Other federal criminal statutes also may be applicable.
The broadest federal statute that may apply is 18 U.S.C. § 371—“Conspiracy to commit offense or to defraud United States.” That statute says that if two or more persons conspire to defraud the United States or any agency thereof “in any manner or for any purpose,” and perform “any act” to effect the object of that conspiracy, each person shall be fined or imprisoned for not more than five years, or both. As Harvard professor Laurence Tribe noted in a Boston Globe op-ed last week, under the Supreme Court ruling in Tanner v. United States, Section 371 applies to “any conspiracy for the purpose of impairing, obstructing or defeating the lawful function of any department of Government.” Conspiring to file fraudulent election returns in order to overturn a presidential election, and the actual transmittal of those fraudulent documents to the federal government, easily meets that standard.

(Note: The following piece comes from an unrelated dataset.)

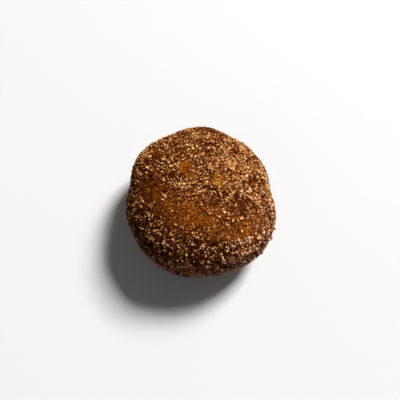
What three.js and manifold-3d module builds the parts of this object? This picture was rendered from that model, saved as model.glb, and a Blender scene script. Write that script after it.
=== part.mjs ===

It is also a crime under 18 U.S.C. § 1001, punishable by up to five years of imprisonment, to file any “false, fictitious, or fraudulent statement or representation” in any matter within the jurisdiction of the federal government, or to use a “false writing or document knowing the same to contain any materially false, fictitious, or fraudulent” information.
And specifically regarding elections, it is crime under 52 U.S.C. §10307 for any person “acting under color of law” to “willfully fail or refuse to tabulate, count, and report” the vote of any person qualified to vote. This would seem to apply to any state officials who, acting under color of law—that is, acting in some official capacity—were involved in transmitting the phony electoral certificates to the federal government. By purporting to certify the election of a person who was not duly elected, such officials would be willfully seeking to disenfranchise millions of individuals who were qualified to and did vote.
There are people in jail for making a simple mistake and voting when they weren’t technically eligible. These people went way, way beyond that.
Will they pay a price? I would hope so. But so far, there hasn’t been a peep about this from any law enforcement, state or federal.